GOAL: Reproduce the material in full, unchanged.

DATASET ENTRIES:
:::
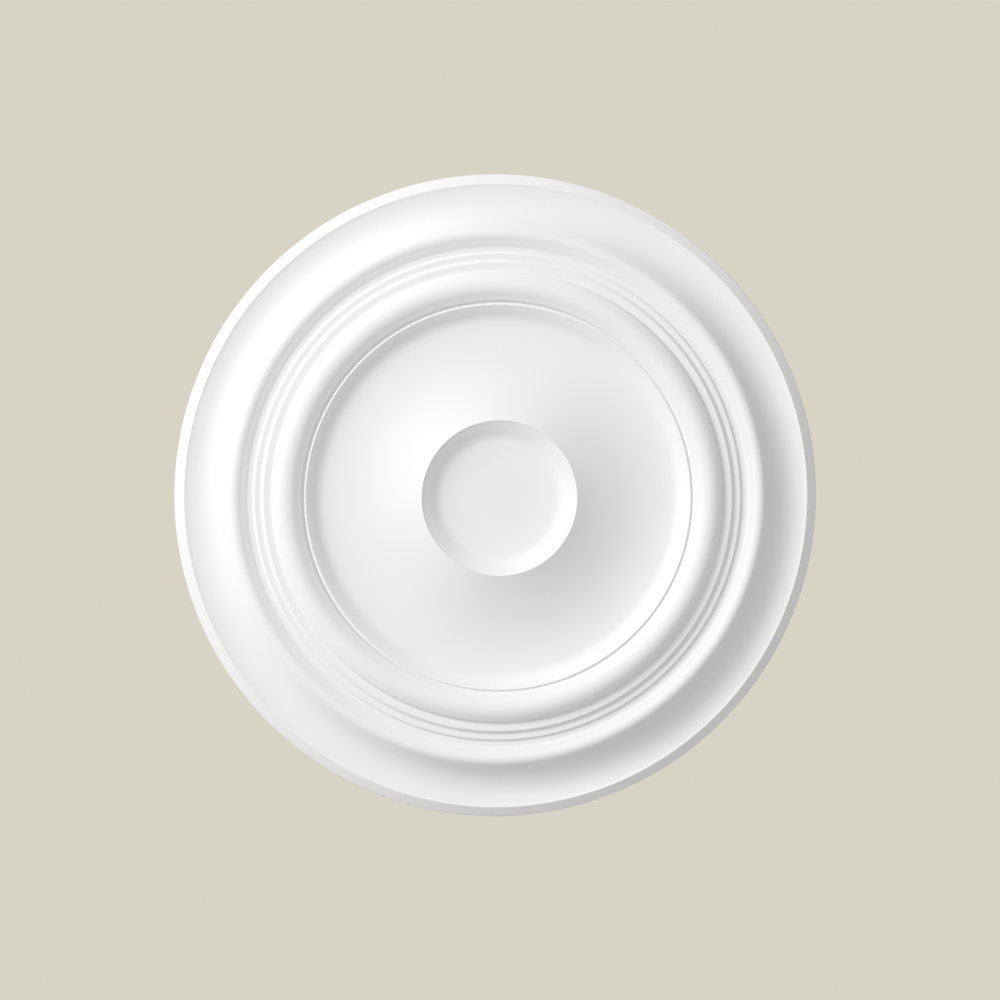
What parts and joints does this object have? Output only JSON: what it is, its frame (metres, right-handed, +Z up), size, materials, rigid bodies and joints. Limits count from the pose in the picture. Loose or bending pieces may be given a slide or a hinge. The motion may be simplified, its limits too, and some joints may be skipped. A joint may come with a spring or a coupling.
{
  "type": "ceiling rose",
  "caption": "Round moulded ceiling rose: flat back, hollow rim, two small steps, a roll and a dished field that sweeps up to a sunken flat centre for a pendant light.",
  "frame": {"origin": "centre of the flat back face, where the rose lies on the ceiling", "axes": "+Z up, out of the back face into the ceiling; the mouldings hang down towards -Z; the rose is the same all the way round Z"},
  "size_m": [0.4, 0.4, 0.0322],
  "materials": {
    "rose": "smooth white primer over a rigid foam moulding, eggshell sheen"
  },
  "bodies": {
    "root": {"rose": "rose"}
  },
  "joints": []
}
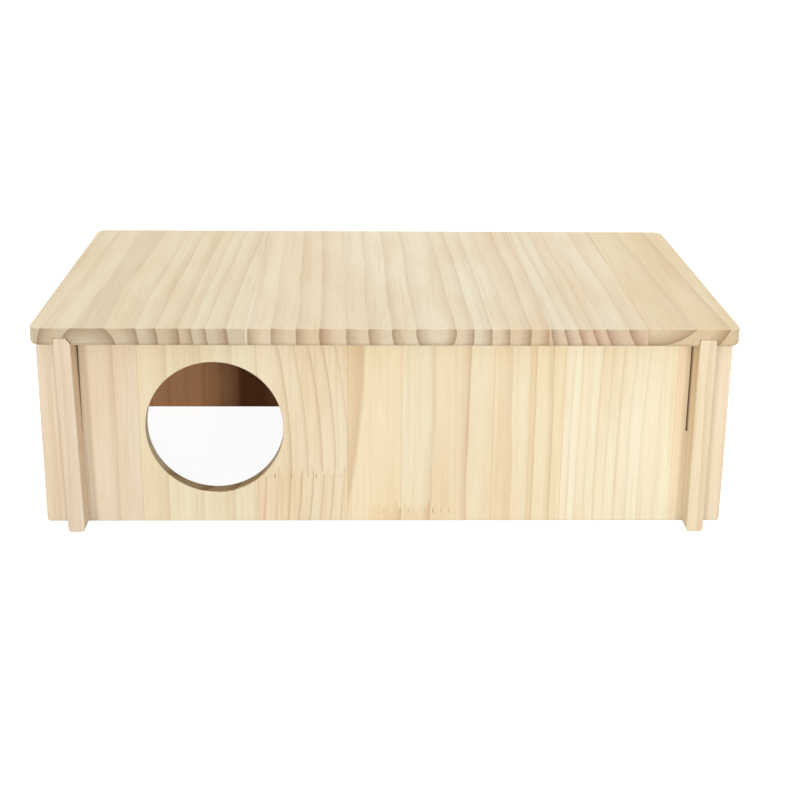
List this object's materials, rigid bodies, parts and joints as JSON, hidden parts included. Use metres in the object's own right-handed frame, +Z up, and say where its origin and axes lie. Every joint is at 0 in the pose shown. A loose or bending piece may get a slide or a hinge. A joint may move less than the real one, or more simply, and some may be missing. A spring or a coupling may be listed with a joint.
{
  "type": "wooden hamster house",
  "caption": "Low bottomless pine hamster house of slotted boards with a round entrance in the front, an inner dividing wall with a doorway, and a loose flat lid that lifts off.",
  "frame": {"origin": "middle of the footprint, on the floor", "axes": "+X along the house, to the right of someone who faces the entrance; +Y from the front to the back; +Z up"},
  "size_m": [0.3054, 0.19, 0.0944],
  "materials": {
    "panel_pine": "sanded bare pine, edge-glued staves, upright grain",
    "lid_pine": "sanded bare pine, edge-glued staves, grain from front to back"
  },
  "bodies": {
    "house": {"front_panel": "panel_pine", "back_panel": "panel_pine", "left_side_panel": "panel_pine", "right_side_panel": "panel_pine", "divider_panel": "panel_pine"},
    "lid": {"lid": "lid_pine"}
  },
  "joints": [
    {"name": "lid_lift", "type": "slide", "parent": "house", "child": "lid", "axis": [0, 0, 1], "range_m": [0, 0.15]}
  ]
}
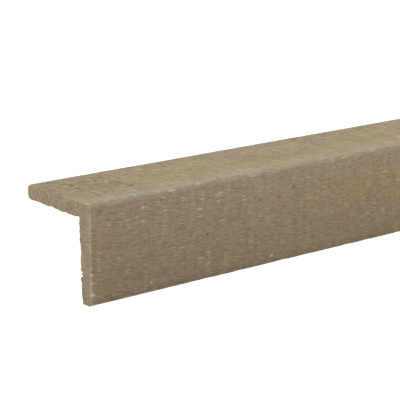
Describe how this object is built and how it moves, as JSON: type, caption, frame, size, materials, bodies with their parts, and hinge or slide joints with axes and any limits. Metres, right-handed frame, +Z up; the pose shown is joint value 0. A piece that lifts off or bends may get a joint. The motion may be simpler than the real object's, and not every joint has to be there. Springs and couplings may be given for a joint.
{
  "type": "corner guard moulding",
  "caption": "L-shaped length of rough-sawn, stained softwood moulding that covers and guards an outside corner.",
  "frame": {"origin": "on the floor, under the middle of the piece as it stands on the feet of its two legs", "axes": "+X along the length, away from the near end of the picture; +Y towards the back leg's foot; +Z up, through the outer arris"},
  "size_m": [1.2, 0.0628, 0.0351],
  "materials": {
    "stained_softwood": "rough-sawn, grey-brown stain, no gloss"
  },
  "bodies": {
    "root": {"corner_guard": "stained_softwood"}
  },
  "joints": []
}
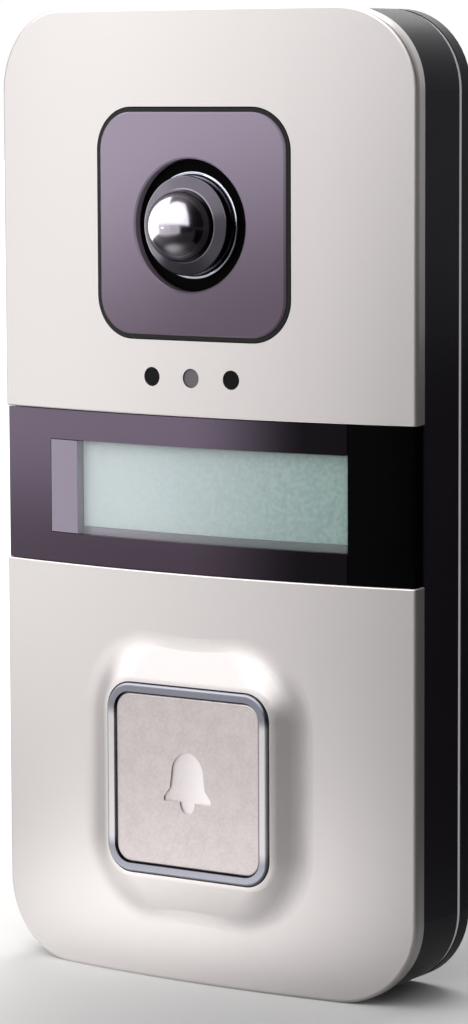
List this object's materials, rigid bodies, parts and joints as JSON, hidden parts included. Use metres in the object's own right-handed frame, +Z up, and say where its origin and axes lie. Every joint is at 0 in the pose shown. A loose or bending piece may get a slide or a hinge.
:::
EXERCISE OUTPUT:
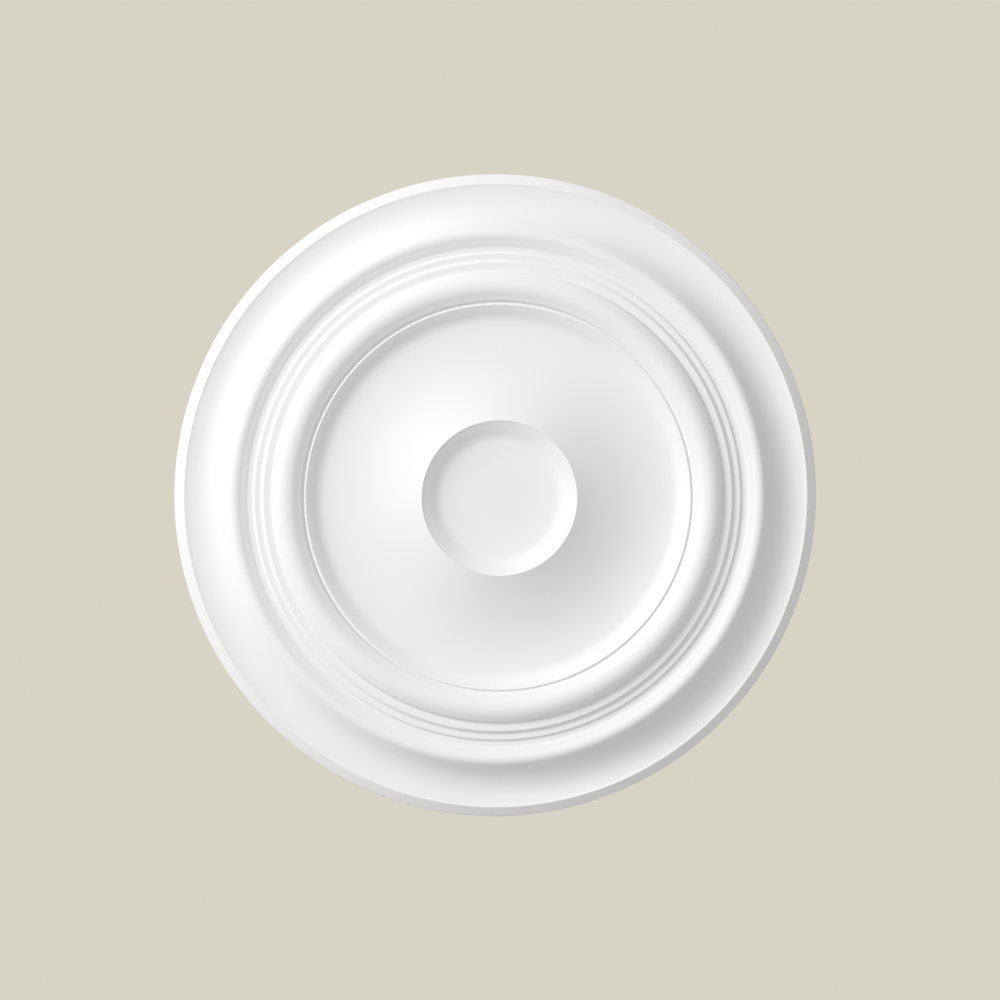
What parts and joints does this object have? Output only JSON: what it is, its frame (metres, right-handed, +Z up), size, materials, rigid bodies and joints. Limits count from the pose in the picture. Loose or bending pieces may be given a slide or a hinge. The motion may be simplified, its limits too, and some joints may be skipped. A joint may come with a spring or a coupling.
{
  "type": "ceiling rose",
  "caption": "Round moulded ceiling rose: flat back, hollow rim, two small steps, a roll and a dished field that sweeps up to a sunken flat centre for a pendant light.",
  "frame": {"origin": "centre of the flat back face, where the rose lies on the ceiling", "axes": "+Z up, out of the back face into the ceiling; the mouldings hang down towards -Z; the rose is the same all the way round Z"},
  "size_m": [0.4, 0.4, 0.0322],
  "materials": {
    "rose": "smooth white primer over a rigid foam moulding, eggshell sheen"
  },
  "bodies": {
    "root": {"rose": "rose"}
  },
  "joints": []
}
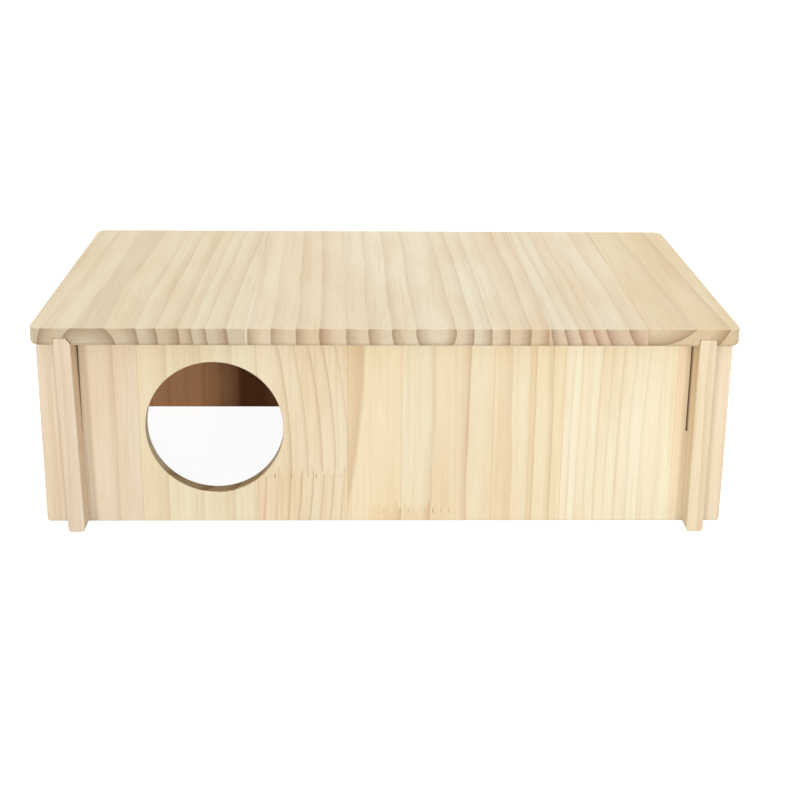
List this object's materials, rigid bodies, parts and joints as JSON, hidden parts included. Use metres in the object's own right-handed frame, +Z up, and say where its origin and axes lie. Every joint is at 0 in the pose shown. A loose or bending piece may get a slide or a hinge. A joint may move less than the real one, or more simply, and some may be missing. A spring or a coupling may be listed with a joint.
{
  "type": "wooden hamster house",
  "caption": "Low bottomless pine hamster house of slotted boards with a round entrance in the front, an inner dividing wall with a doorway, and a loose flat lid that lifts off.",
  "frame": {"origin": "middle of the footprint, on the floor", "axes": "+X along the house, to the right of someone who faces the entrance; +Y from the front to the back; +Z up"},
  "size_m": [0.3054, 0.19, 0.0944],
  "materials": {
    "panel_pine": "sanded bare pine, edge-glued staves, upright grain",
    "lid_pine": "sanded bare pine, edge-glued staves, grain from front to back"
  },
  "bodies": {
    "house": {"front_panel": "panel_pine", "back_panel": "panel_pine", "left_side_panel": "panel_pine", "right_side_panel": "panel_pine", "divider_panel": "panel_pine"},
    "lid": {"lid": "lid_pine"}
  },
  "joints": [
    {"name": "lid_lift", "type": "slide", "parent": "house", "child": "lid", "axis": [0, 0, 1], "range_m": [0, 0.15]}
  ]
}
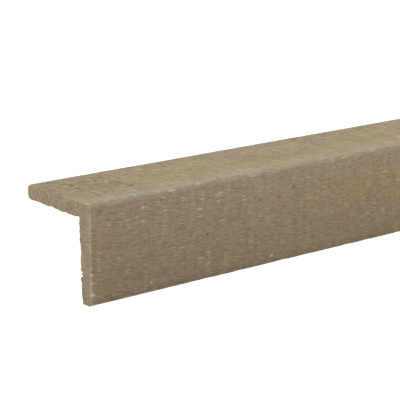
Describe how this object is built and how it moves, as JSON: type, caption, frame, size, materials, bodies with their parts, and hinge or slide joints with axes and any limits. Metres, right-handed frame, +Z up; the pose shown is joint value 0. A piece that lifts off or bends may get a joint. The motion may be simpler than the real object's, and not every joint has to be there. Springs and couplings may be given for a joint.
{
  "type": "corner guard moulding",
  "caption": "L-shaped length of rough-sawn, stained softwood moulding that covers and guards an outside corner.",
  "frame": {"origin": "on the floor, under the middle of the piece as it stands on the feet of its two legs", "axes": "+X along the length, away from the near end of the picture; +Y towards the back leg's foot; +Z up, through the outer arris"},
  "size_m": [1.2, 0.0628, 0.0351],
  "materials": {
    "stained_softwood": "rough-sawn, grey-brown stain, no gloss"
  },
  "bodies": {
    "root": {"corner_guard": "stained_softwood"}
  },
  "joints": []
}
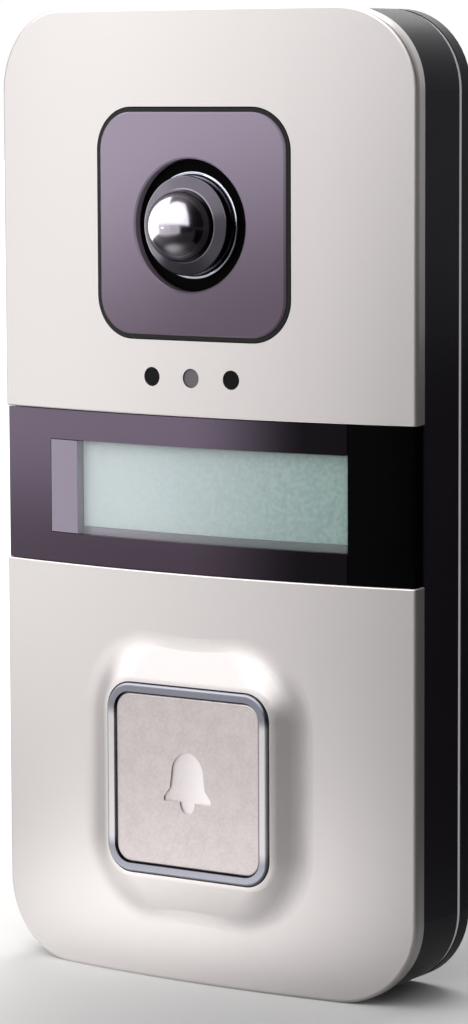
List this object's materials, rigid bodies, parts and joints as JSON, hidden parts included. Use metres in the object's own right-handed frame, +Z up, and say where its origin and axes lie. Every joint is at 0 in the pose shown. A loose or bending piece may get a slide or a hinge.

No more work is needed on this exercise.